## Exercise
Every line from the one with "in imported if" to the end of the data needs to be copied exactly, and no line before it.

## Data block

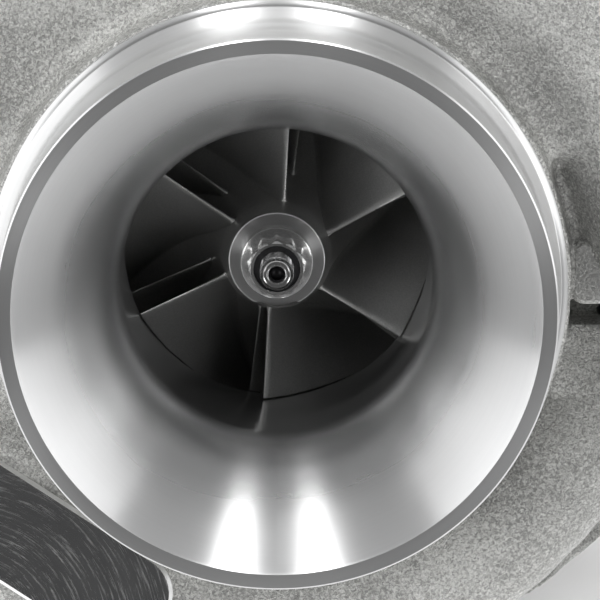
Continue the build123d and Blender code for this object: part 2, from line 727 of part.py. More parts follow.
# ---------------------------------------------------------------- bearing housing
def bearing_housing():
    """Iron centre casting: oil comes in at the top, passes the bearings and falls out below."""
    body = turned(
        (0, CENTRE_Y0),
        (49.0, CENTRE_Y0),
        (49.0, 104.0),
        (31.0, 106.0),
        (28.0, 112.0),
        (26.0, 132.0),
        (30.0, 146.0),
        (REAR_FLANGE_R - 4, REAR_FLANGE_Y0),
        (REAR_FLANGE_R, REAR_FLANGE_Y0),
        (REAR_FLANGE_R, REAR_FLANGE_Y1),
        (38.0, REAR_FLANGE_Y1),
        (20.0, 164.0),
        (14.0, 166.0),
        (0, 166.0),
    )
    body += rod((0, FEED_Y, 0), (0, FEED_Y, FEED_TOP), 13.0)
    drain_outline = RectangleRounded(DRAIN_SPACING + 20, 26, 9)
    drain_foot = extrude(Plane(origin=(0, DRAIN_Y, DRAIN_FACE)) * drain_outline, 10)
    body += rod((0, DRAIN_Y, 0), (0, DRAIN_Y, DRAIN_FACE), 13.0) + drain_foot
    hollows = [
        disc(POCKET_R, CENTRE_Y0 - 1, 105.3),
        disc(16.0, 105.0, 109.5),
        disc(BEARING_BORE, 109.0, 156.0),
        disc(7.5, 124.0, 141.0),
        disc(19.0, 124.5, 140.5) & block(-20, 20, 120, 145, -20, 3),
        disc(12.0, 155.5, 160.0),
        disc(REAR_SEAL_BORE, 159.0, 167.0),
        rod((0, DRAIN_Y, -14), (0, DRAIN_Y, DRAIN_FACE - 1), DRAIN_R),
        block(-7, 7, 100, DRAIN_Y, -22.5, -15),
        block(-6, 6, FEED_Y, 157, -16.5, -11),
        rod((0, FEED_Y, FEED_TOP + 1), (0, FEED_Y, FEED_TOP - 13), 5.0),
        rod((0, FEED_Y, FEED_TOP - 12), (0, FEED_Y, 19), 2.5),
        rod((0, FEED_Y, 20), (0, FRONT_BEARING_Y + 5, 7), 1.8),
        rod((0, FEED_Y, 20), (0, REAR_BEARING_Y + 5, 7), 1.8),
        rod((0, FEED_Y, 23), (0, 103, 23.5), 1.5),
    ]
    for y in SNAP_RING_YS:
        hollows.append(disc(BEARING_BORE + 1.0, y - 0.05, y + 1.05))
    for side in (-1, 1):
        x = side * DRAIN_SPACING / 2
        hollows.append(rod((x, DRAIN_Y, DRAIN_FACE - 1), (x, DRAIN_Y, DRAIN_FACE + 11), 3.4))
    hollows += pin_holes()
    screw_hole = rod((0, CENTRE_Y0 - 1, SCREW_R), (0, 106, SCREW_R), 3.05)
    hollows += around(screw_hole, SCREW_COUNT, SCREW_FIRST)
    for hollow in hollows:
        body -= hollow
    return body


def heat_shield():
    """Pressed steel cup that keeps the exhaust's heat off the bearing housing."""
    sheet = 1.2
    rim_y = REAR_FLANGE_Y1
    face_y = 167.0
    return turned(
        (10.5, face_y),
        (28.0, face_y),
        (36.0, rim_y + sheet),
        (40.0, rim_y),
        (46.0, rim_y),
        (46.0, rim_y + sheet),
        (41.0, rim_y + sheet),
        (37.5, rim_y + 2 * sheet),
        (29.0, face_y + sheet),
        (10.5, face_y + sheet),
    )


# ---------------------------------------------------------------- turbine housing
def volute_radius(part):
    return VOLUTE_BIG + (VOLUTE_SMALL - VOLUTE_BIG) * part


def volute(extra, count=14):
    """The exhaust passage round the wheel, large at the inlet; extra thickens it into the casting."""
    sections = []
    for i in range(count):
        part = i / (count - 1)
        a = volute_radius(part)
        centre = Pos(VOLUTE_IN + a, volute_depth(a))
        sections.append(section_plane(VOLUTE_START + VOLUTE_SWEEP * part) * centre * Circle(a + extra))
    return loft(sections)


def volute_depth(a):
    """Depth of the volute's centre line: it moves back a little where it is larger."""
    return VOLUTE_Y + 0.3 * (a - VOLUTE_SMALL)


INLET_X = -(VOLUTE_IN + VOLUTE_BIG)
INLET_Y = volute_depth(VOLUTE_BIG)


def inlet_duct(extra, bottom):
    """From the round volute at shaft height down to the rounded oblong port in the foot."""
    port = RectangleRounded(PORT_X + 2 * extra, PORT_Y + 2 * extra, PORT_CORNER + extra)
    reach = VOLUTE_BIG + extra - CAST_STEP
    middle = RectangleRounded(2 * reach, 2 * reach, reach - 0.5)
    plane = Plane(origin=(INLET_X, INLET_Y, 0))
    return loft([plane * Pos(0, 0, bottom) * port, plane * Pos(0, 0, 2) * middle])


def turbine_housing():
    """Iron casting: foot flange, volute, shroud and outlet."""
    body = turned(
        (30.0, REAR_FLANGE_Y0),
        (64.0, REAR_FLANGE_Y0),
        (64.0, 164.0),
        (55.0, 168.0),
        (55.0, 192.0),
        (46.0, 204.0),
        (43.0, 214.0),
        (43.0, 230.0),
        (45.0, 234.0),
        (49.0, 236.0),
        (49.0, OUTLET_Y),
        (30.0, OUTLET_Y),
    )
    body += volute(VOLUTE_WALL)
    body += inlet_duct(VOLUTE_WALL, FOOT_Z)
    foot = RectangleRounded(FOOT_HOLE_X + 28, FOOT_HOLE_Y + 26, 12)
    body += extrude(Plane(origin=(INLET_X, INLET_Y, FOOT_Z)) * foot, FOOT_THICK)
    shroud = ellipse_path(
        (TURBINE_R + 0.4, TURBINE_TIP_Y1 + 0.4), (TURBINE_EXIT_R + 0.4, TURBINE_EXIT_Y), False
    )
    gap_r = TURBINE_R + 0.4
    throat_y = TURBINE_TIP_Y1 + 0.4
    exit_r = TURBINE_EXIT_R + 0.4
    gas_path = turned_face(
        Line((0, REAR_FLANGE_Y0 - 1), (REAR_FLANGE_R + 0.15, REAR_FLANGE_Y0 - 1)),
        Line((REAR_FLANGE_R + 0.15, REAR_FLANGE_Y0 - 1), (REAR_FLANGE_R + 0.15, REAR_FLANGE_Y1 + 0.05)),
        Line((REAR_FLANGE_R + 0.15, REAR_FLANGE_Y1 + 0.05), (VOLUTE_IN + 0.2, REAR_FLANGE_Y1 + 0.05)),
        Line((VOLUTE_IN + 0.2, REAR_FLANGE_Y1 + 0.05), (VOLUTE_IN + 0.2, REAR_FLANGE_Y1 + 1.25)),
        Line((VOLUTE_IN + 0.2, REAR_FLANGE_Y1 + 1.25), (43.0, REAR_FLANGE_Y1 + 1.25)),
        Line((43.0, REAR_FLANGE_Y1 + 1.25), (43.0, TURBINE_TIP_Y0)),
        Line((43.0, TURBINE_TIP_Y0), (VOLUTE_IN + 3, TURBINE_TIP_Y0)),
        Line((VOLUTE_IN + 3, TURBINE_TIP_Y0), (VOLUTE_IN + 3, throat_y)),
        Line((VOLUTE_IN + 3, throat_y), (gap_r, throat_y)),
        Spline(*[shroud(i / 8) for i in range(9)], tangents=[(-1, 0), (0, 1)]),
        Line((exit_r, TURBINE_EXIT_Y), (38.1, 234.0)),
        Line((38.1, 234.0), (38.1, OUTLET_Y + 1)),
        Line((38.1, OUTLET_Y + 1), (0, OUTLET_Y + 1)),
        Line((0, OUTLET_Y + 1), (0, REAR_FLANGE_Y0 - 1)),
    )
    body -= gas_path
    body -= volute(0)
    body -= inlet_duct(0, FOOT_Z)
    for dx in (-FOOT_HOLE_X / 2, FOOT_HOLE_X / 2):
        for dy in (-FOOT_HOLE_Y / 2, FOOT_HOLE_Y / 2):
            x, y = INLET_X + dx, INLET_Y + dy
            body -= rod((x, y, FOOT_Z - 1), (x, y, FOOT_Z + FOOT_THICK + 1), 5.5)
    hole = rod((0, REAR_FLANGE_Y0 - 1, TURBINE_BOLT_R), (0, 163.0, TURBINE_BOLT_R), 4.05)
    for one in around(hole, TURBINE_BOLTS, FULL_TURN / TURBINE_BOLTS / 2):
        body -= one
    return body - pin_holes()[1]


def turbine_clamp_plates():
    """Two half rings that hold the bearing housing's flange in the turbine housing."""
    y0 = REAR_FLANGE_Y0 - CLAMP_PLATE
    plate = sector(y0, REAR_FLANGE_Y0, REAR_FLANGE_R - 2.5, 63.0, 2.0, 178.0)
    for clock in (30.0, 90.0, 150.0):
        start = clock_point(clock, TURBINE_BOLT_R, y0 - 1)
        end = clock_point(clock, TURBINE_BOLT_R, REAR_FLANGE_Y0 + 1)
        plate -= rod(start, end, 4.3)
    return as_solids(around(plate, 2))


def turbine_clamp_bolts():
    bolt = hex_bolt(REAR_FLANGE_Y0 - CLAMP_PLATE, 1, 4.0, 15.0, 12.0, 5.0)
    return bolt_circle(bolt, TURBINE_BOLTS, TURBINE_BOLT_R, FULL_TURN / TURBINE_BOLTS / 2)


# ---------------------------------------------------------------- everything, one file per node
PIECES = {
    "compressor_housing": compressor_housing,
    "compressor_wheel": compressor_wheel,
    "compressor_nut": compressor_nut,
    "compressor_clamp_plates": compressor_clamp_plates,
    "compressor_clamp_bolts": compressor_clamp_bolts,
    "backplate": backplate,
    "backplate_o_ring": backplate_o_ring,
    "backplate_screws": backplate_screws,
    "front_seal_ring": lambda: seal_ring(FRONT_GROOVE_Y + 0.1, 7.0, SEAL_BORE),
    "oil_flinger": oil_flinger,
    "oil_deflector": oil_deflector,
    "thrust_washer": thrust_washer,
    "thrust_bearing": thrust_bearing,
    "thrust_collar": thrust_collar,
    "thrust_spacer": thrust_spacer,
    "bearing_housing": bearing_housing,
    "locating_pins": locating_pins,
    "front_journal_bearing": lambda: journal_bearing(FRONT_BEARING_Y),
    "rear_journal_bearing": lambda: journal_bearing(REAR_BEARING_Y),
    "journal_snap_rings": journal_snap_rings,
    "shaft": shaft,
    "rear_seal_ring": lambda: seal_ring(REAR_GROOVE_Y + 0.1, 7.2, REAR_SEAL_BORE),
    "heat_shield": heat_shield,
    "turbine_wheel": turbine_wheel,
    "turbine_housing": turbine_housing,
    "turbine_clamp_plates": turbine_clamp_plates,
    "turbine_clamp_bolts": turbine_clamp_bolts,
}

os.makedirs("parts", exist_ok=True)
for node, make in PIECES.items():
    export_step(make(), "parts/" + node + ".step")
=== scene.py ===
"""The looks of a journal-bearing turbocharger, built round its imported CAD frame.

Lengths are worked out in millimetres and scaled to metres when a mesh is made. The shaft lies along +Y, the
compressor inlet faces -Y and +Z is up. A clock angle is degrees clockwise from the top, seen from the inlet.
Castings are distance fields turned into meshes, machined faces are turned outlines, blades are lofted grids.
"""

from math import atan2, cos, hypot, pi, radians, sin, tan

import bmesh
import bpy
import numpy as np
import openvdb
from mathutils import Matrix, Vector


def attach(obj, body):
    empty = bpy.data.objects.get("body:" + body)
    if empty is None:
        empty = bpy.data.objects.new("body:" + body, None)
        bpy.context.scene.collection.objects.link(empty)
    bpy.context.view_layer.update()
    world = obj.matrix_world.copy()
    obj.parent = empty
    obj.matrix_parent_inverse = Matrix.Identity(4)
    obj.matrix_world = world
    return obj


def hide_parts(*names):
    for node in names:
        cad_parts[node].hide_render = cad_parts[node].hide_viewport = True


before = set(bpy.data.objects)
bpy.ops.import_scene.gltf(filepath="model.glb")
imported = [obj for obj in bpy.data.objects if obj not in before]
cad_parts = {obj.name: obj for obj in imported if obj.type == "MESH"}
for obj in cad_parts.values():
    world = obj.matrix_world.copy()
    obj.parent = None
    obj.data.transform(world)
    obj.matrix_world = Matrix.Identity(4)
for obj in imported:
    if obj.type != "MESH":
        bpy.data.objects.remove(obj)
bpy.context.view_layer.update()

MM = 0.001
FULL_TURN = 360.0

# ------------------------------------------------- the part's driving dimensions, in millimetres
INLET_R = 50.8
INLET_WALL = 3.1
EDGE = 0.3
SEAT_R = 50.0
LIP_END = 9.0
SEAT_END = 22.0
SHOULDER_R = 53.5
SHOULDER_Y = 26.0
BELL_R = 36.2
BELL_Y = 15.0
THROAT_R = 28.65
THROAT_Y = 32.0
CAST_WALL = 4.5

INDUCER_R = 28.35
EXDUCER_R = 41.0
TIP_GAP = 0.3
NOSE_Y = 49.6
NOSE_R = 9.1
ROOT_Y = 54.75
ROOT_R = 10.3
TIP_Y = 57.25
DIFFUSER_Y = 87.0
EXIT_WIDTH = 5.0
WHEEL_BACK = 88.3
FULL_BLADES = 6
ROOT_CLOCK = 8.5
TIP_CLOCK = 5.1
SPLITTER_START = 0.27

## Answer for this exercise
cad_parts = {obj.name: obj for obj in imported if obj.type == "MESH"}
for obj in cad_parts.values():
    world = obj.matrix_world.copy()
    obj.parent = None
    obj.data.transform(world)
    obj.matrix_world = Matrix.Identity(4)
for obj in imported:
    if obj.type != "MESH":
        bpy.data.objects.remove(obj)
bpy.context.view_layer.update()

MM = 0.001
FULL_TURN = 360.0

# ------------------------------------------------- the part's driving dimensions, in millimetres
INLET_R = 50.8
INLET_WALL = 3.1
EDGE = 0.3
SEAT_R = 50.0
LIP_END = 9.0
SEAT_END = 22.0
SHOULDER_R = 53.5
SHOULDER_Y = 26.0
BELL_R = 36.2
BELL_Y = 15.0
THROAT_R = 28.65
THROAT_Y = 32.0
CAST_WALL = 4.5

INDUCER_R = 28.35
EXDUCER_R = 41.0
TIP_GAP = 0.3
NOSE_Y = 49.6
NOSE_R = 9.1
ROOT_Y = 54.75
ROOT_R = 10.3
TIP_Y = 57.25
DIFFUSER_Y = 87.0
EXIT_WIDTH = 5.0
WHEEL_BACK = 88.3
FULL_BLADES = 6
ROOT_CLOCK = 8.5
TIP_CLOCK = 5.1
SPLITTER_START = 0.27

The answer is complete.